A regular exposure to negativity has a slow but toxic effect on your mental well being. It invariably gnaws through your positivity and leaves you emotionally drained. Before you realize it, you too start going down that path . For instance, if you are constantly with someone who finds fault with everything, you too will eventually develop that habit subconsciously.
The first step to protect yourself from negative people is to be able to identify them.
In your daily life, you encounter many types of negative people. The most common ones are:
1) The ‘Complain Box’
They whine and whine and whine some more! They delve into self pity, believing that they are being wronged at every stage of their life by one and all. Instead of finding a real solution, they prefer to find only faults!
2) The ‘Pessimist’
They are experts at using words like “Impossible,” “Won’t work” and other cousins of the word “No”. They are filled with scepticism and everything to them is doubtful, implausible or somewhere in between.
3) The ‘Know-it-All’
They are self-proclaimed Einstein. Highly knowledgeable, they believe that it’s their duty to impart information with every breath. They tend to belittle you by correcting your every single action, which can be frustrating and humiliating.
4) The ‘Judge-it-All’
Nothing is missed by their radar. They form judgements on everything and anything. For example, they’ll say things like “You paid Rs.4000/- for those jeans!” accompanied with a slight smirk. They have a knack of making you feel stupid, small and like you are always under scrutiny.
5) The ‘Sarcastic Cat’
A simple question like “What’s your name?” gets an answer like, “Why? You want to marry me?” When someone is sarcastic 24×7, it becomes difficult to remain calm around them. They will never provide a straight answer and many times, if the remarks are directed towards you, they can harm your self esteem
There are several other such ‘negative species’, each with their unique modus operandi of spreading negative energy. Just remember that any person who invokes negative emotions in you like frustration, anxiety, anger etc. on a regular basis is likely to belong to this.
The second step to protect yourself from negative people is to learn how to deal with them.

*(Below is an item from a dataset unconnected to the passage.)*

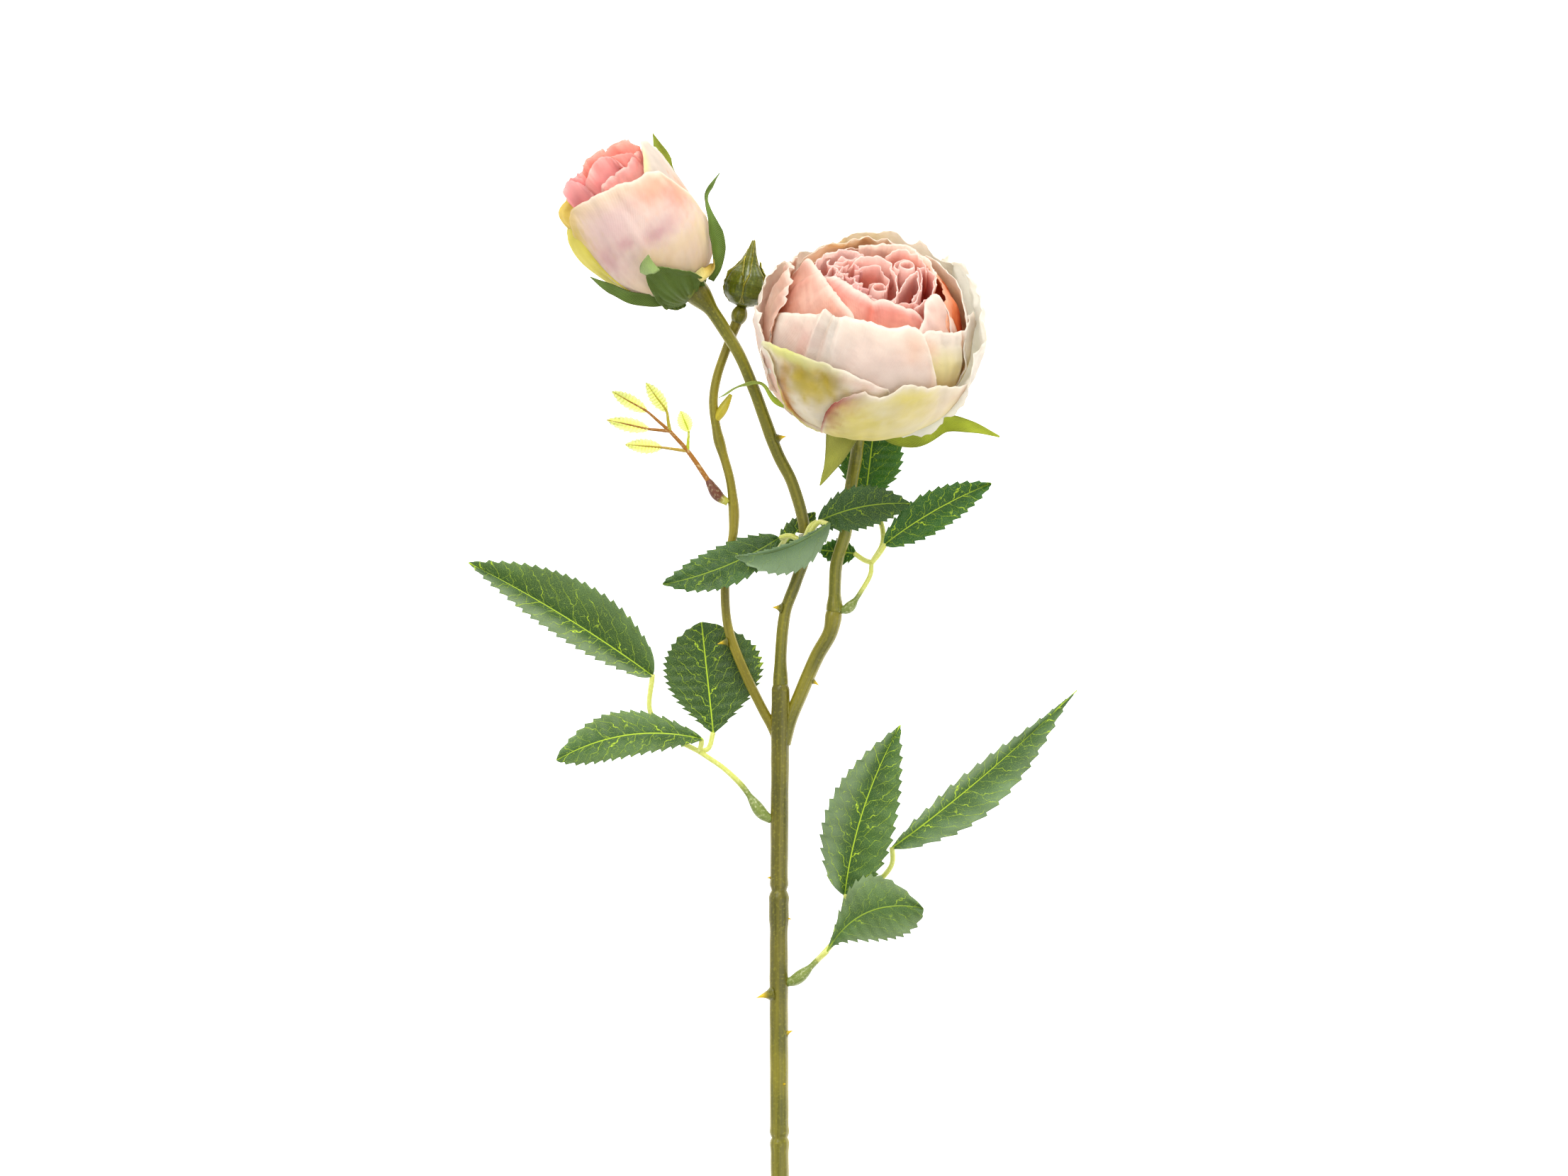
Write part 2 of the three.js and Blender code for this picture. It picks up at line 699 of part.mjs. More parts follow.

For starters, they are best handled at a distance. However, that’s easier said than done, especially, if you are working together or belong to the same family. So what do you do?

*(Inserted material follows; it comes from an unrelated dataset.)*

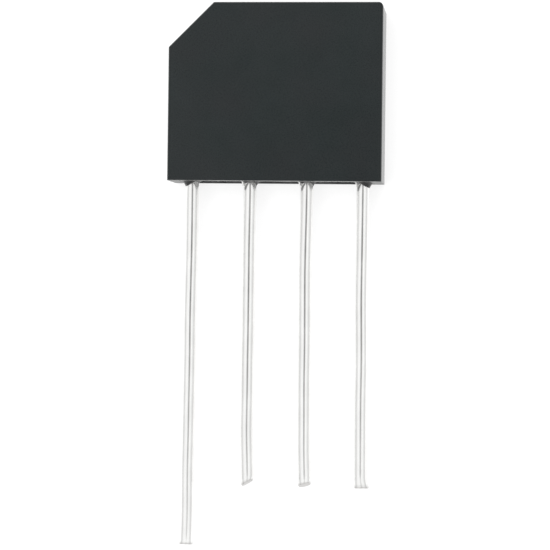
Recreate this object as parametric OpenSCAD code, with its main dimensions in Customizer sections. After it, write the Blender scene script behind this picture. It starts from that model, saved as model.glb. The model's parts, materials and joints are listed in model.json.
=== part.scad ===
// In-line bridge rectifier: a potted plastic case with four tinned wire leads.
// The part lies on its back face. Its leads run along -Y, and its closed end faces +Y.
// All sizes are in millimetres.

/* [Case] */
// Length of the case, from its open rim to its closed end
case_l = 15.8; // [14.6:0.1:18]
// Thickness of the case, from its back face to its front face
case_t = 6.0; // [5.4:0.1:7.5]
// Leg of the 45 degree corner cut that marks the positive lead
corner_cut = 4.0; // [2:0.1:5]
// Thickness of the side walls
side_wall = 0.95; // [0.7:0.05:1.1]
// Thickness of the front and back walls
face_wall = 0.9; // [0.6:0.05:1.1]
// Thickness of the closed end
end_wall = 1.2; // [0.8:0.1:1.6]
// Radius of the long edges round the front and back faces
edge_r = 0.4; // [0.1:0.05:0.6]
// Radius of the outline's corners at the closed end
corner_r = 0.5; // [0.1:0.05:0.8]
// Radius of the cavity's edges and corners
cavity_r = 0.35; // [0.1:0.05:0.5]

/* [Epoxy] */
// Depth of the epoxy's surface below the rim
fill_recess = 0.12; // [0.04:0.02:0.5]
// Height to which the epoxy climbs each lead
meniscus_h = 0.42; // [0.2:0.02:0.6]
// Reach of the climbing epoxy round each lead
meniscus_reach = 0.42; // [0.2:0.02:0.6]
// Radius of the climbing epoxy's hollow curve
meniscus_curve = 0.6; // [0.45:0.05:1.5]

/* [Leads] */
// Diameter of the lead wire
lead_d = 1.2; // [0.9:0.05:1.35]
// Distance from one lead to the next
lead_pitch = 5.08; // [4.6:0.02:6]
// Gap between each outer lead and the side wall beside it
lead_gap = 0.33; // [0.25:0.01:0.8]
// Length of the alternating and negative leads, from the rim to the tip
lead_l = 27.2; // [10:0.2:32]
// Length of the positive lead, from the rim to the tip
plus_lead_l = 32.5; // [12:0.5:40]
// Width of each of the two bevels that the cutter leaves on a tip
tip_bevel = 0.1; // [0.05:0.05:0.45]

/* [Anchors] */
// Length of the pinched anchor, just inside the epoxy, that holds each lead in place
anchor_l = 1.0; // [0.7:0.1:1.6]
// Thickness of the wire where it is pinched
anchor_t = 0.8; // [0.75:0.05:0.95]

/* [Flattened ends] */
// Thickness of the flattened ends that the diodes are soldered to
strip_t = 0.5; // [0.4:0.05:0.55]
// Length over which the round wire turns into the flat end
flare_l = 0.8; // [0.5:0.1:1.2]
// Flat length left beyond each chip's edge
strip_margin = 0.35; // [0.2:0.05:0.6]
// Radius of the flat ends' corners
strip_corner_r = 0.4; // [0.1:0.05:0.6]
// Radius of the bend in the positive and negative leads, at the wire's centre
bend_r = 1.3; // [1:0.1:1.6]

/* [Diodes] */
// Distance from the rim to the diodes on the negative lead
row_1 = 5.4; // [5:0.1:6.2]
// Distance from there to the diodes on the positive lead
row_gap = 5.2; // [4.6:0.1:5.6]
// Width of each square silicon chip
chip_w = 2.1; // [1.6:0.1:2.3]
// Thickness of a chip's base, on its cathode side
chip_base_t = 0.2; // [0.15:0.01:0.3]
// Thickness of the raised mesa on a chip's anode side
mesa_t = 0.08; // [0.04:0.01:0.12]
// Width of the etched moat round the mesa
moat_w = 0.2; // [0.1:0.02:0.3]
// Thickness of each solder joint
solder_t = 0.06; // [0.04:0.01:0.1]
// Width of bare metal round each solder joint
solder_inset = 0.1; // [0.05:0.05:0.2]

/* [Hidden] */
$fn = 96;
DIODES = [1, 2, 3, 4];

// A cut starts and a joined piece overlaps by this much
over = 1;

// The case is as wide as the row of leads needs
case_w = 3 * lead_pitch + lead_d + 2 * (lead_gap + side_wall);

rim_y = -case_l / 2;
end_y = case_l / 2;
fill_y = rim_y + fill_recess;
lead_z = case_t / 2;

plus_x = -1.5 * lead_pitch;
ac_x = [-lead_pitch / 2, lead_pitch / 2];
minus_x = 1.5 * lead_pitch;

// A flattened wire keeps its cross-section, so the thinner it is pressed the wider it gets
wire_area = PI * lead_d * lead_d / 4;
strip_w = wire_area / strip_t;
anchor_w = wire_area / anchor_t;

minus_row_y = rim_y + row_1;
plus_row_y = minus_row_y + row_gap;
stack_t = chip_base_t + mesa_t + 2 * solder_t;
mesa_w = chip_w - 2 * moat_w;
strip_end = chip_w / 2 + strip_margin;

// The mould core follows the outer shape, one wall inside it
cavity_cut = corner_cut - end_wall - side_wall * (1 - sqrt(2));

// Each diode's place, and whether its cathode faces the back: the two on the positive
// lead pass current into it, and the two on the negative lead pass current out of it
diode_place = [
    [ac_x[0], plus_row_y, true],
    [ac_x[1], plus_row_y, true],
    [ac_x[0], minus_row_y, false],
    [ac_x[1], minus_row_y, false]
];

function unit(v) = v / norm(v);

// What a rounding of radius r takes off corner p, between its neighbours a and b
module corner_waste(p, a, b, r) {
    to_a = unit(a - p);
    to_b = unit(b - p);
    inward = unit(to_a + to_b);
    half_angle = acos(to_a * to_b) / 2;
    centre = p + inward * r / sin(half_angle);
    reach = r / tan(half_angle);
    difference() {
        polygon([p - inward * r, p + to_a * reach, centre, p + to_b * reach]);
        translate(centre) circle(r);
    }
}

// A convex polygon with its own radius at each corner, 0 for a sharp one
module rounded_polygon(points, radii) {
    n = len(points);
    difference() {
        polygon(points);
        for (i = [0 : n - 1]) {
            if (radii[i] > 0) {
                corner_waste(points[i], points[(i + n - 1) % n], points[(i + 1) % n], radii[i]);
            }
        }
    }
}

// A wide slab below the plane y = 0, whose two long edges on that plane are rounded
module edge_slab(z_low, z_high, r) {
    far = case_w + case_l;
    section = [[-far, z_low], [0, z_low], [0, z_high], [-far, z_high]];
    rotate([90, 0, 90])
        linear_extrude(2 * far, center = true)
            rounded_polygon(section, [0, r, r, 0]);
}

// The case's form: square at the open end, one corner cut at the closed end,
// and rounded along every edge of both faces
module case_form(half_w, y_low, y_high, z_low, z_high, cut, edge, corner) {
    outline = [
        [-half_w, y_low],
        [half_w, y_low],
        [half_w, y_high],
        [cut - half_w, y_high],
        [-half_w, y_high - cut]
    ];
    intersection() {
        translate([0, 0, z_low])
            linear_extrude(z_high - z_low)
                rounded_polygon(outline, [0, 0, corner, corner, corner]);
        translate([0, y_high, 0]) edge_slab(z_low, z_high, edge);
        translate([half_w, 0, 0]) rotate([0, 0, -90]) edge_slab(z_low, z_high, edge);
        translate([-half_w, 0, 0]) rotate([0, 0, 90]) edge_slab(z_low, z_high, edge);
        translate([cut / 2 - half_w, y_high - cut / 2, 0])
            rotate([0, 0, 45])
                edge_slab(z_low, z_high, edge);
    }
}

// The space inside the case, from y_low inwards
module cavity(y_low) {
    case_form(
        case_w / 2 - side_wall, y_low, end_y - end_wall,
        face_wall, case_t - face_wall, cavity_cut, cavity_r, cavity_r
    );
}

module case() {
    color("#323637")
        difference() {
            case_form(case_w / 2, rim_y, end_y, 0, case_t, corner_cut, edge_r, corner_r);
            cavity(rim_y - over);
        }
}

// The straight run of a lead, from its cut tip up to the origin. It stands out of the case
// by length, and the rim is at a distance of depth from the origin. The wire is pinched
// where it enters the epoxy
module lead_stem(length, depth) {
    tip_y = -depth - length;
    flat = lead_d / 2 - tip_bevel;
    wide = flat + lead_d;
    anchor_y = fill_recess - depth;
    difference() {
        intersection() {
            rotate([90, 0, 0]) cylinder(d = lead_d, h = -tip_y);
            translate([0, tip_y, -lead_d])
                linear_extrude(2 * lead_d)
                    polygon([
                        [-flat, 0], [flat, 0],
                        [wide, lead_d], [wide, over - tip_y],
                        [-wide, over - tip_y], [-wide, lead_d]
                    ]);
        }
        for (side = [-1, 1]) {
            translate([0, anchor_y + anchor_l / 2, side * (anchor_t + lead_d) / 2])
                cube([2 * lead_d, anchor_l, lead_d], center = true);
        }
    }
    translate([-anchor_w / 2, anchor_y, -anchor_t / 2])
        cube([anchor_w, anchor_l, anchor_t]);
}

// The flattened end of a wire that arrives along +Y at the origin. It is pressed to one
// side of the wire, so that a diode fits between a strip on the front side (side = 1)
// and one on the back side (side = -1)
module flat_end(length, side) {
    near = stack_t / 2;
    half = lead_d / 2;
    outline = [
        [-half, 0], [half, 0],
        [strip_w / 2, flare_l], [strip_w / 2, length],
        [-strip_w / 2, length], [-strip_w / 2, flare_l]
    ];
    radii = [0, 0, 0, strip_corner_r, strip_corner_r, 0];
    mirror([0, 0, (1 - side) / 2]) {
        translate([0, 0, near])
            linear_extrude(strip_t)
                rounded_polygon(outline, radii);
        intersection() {
            rotate([-90, 0, 0]) cylinder(d = lead_d, h = flare_l);
            rotate([90, 0, 90])
                linear_extrude(2 * lead_d, center = true)
                    polygon([[0, -lead_d], [0, lead_d], [flare_l, lead_d], [flare_l, near]]);
        }
    }
}

// A quarter bend of the lead wire about the origin, from +X round to +Y
module quarter_bend() {
    rotate_extrude(angle = 90)
        translate([bend_r, 0])
            circle(d = lead_d);
}

// A lead that stands in the positive lead's place and bends over at the row of diodes at
// row_y, to pass behind both alternating leads
module bent_lead(length, row_y) {
    bend_x = plus_x + bend_r;
    bend_y = row_y - bend_r;
    translate([bend_x, bend_y, lead_z]) {
        translate([-bend_r, 0, 0]) lead_stem(length, bend_y - rim_y);
        rotate([0, 0, 90]) quarter_bend();
        translate([0, bend_r, 0])
            rotate([0, 0, -90])
                flat_end(ac_x[1] + strip_end - bend_x, -1);
    }
}

// The positive lead reaches the upper row
module plus_lead() {
    color("#d4d6d5") bent_lead(plus_lead_l, plus_row_y);
}

// The negative lead reaches the lower row, from the other side
module minus_lead() {
    color("#d4d6d5") mirror([1, 0, 0]) bent_lead(lead_l, minus_row_y);
}

// Each alternating lead runs straight up in front of both rows
module ac_lead(x) {
    flat_y = minus_row_y - strip_end - flare_l;
    color("#d4d6d5")
        translate([x, flat_y, lead_z]) {
            lead_stem(lead_l, flat_y - rim_y);
            flat_end(flare_l + row_gap + 2 * strip_end, 1);
        }
}

// Places a part of diode i, drawn with its cathode side down on the plane z = 0
module at_diode(i) {
    place = diode_place[i - 1];
    translate([place[0], place[1], lead_z])
        rotate([place[2] ? 0 : 180, 0, 0])
            translate([0, 0, -stack_t / 2])
                children();
}

// A square silicon chip: a full-width base, and the mesa inside its etched moat
module diode_chip(i) {
    color("#454b55")
        at_diode(i)
            translate([0, 0, solder_t]) {
                translate([-chip_w / 2, -chip_w / 2, 0])
                    cube([chip_w, chip_w, chip_base_t]);
                translate([-mesa_w / 2, -mesa_w / 2, chip_base_t - mesa_t])
                    cube([mesa_w, mesa_w, 2 * mesa_t]);
            }
}

// The solder under a chip's base
module cathode_solder(i) {
    color("#a3a7a9")
        at_diode(i)
            cylinder(d = chip_w - 2 * solder_inset, h = solder_t);
}

// The solder on a chip's mesa
module anode_solder(i) {
    color("#a3a7a9")
        at_diode(i)
            translate([0, 0, stack_t - solder_t])
                cylinder(d = mesa_w - 2 * solder_inset, h = solder_t);
}

// The ring of epoxy that climbs a lead. Its hollow curve runs from the wire's surface at
// meniscus_h to the epoxy's surface at meniscus_reach, and on into both
module meniscus(x) {
    foot = [lead_d / 2 + meniscus_reach, 0];
    top = [lead_d / 2, meniscus_h];
    half_chord = norm(top - foot) / 2;
    outward = unit([meniscus_h, meniscus_reach]);
    centre = (foot + top) / 2 + outward * sqrt(pow(meniscus_curve, 2) - pow(half_chord, 2));
    inner = lead_d / 4;
    translate([x, fill_y, lead_z])
        rotate([90, 0, 0])
            rotate_extrude()
                difference() {
                    translate([inner, -over / 2])
                        square([centre[0] - inner, centre[1] + over / 2]);
                    translate(centre) circle(meniscus_curve);
                }
}

// Everything that the epoxy surrounds
module inner_parts() {
    plus_lead();
    minus_lead();
    for (x = ac_x) ac_lead(x);
    for (i = DIODES) {
        diode_chip(i);
        cathode_solder(i);
        anode_solder(i);
    }
}

// The epoxy fills the case up to just below its rim, and climbs the leads
module epoxy_fill() {
    color("#202224")
        difference() {
            union() {
                cavity(fill_y);
                intersection() {
                    cavity(fill_y - meniscus_h - over);
                    for (x = [plus_x, ac_x[0], ac_x[1], minus_x]) meniscus(x);
                }
            }
            inner_parts();
        }
}

case();
epoxy_fill();
plus_lead();
ac_lead(ac_x[0]);  // ac_lead_1
ac_lead(ac_x[1]);  // ac_lead_2
minus_lead();
for (i = DIODES) {
    diode_chip(i);
    cathode_solder(i);
    anode_solder(i);
}
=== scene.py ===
"""The looks of an in-line bridge rectifier, built on the frame of its solid model.

Every length is in metres. The part lies on its back face: its leads run along -Y, the
closed end of its case faces +Y, and its front face looks up along +Z.
"""

import json
import logging
import math
from dataclasses import dataclass, field, fields
from enum import Enum
from typing import Iterable, Sequence

import bmesh
import bpy
from mathutils import Euler, Matrix, Vector, noise


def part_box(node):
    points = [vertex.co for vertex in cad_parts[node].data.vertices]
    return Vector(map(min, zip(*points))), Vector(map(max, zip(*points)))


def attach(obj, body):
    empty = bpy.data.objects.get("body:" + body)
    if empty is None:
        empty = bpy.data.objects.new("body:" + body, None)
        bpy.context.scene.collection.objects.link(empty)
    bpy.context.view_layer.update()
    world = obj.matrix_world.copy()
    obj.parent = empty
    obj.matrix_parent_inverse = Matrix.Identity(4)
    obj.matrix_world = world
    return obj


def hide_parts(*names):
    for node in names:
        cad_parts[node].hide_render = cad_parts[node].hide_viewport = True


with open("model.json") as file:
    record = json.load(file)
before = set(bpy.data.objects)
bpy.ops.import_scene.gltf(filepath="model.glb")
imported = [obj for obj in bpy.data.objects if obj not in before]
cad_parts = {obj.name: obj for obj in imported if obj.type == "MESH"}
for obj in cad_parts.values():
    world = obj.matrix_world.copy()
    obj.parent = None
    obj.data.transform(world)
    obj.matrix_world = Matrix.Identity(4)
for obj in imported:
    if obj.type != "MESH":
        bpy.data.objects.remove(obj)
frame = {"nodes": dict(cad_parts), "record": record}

log = logging.getLogger("rectifier")

MM = 0.001
BODY = "root"

# Most of a noise pattern lies between these two values
NOISE_LOW = 0.3
NOISE_HIGH = 0.7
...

1) If this person is a colleague, you can try changing your break timings; keep your conversation to simple ‘hellos’ and most importantly, stand your ground.
2) If this person is your friend then, politely but firmly tell him how you feel. If things still don’t improve then it will be in your best interest to reduce your interaction and hopefully your friend will get the message.
3) Family members pose more problems since you are emotionally attached to them and their words can hurt more. You can choose to ignore their negative aspects, although it’s a difficult thing to do. You can train yourself to mentally block their negative influence. If you are close to them, then letting them know how their behaviour is affecting you might also do the trick.
The way ahead
When dealing with negative people, always remember that you’re not being selfish by creating a little distance.
Negativity is contagious and extremely difficult to get rid of, so staying away from such influences, whether by maintaining actual physical distance or by mentally blocking what they say, is in your best interest.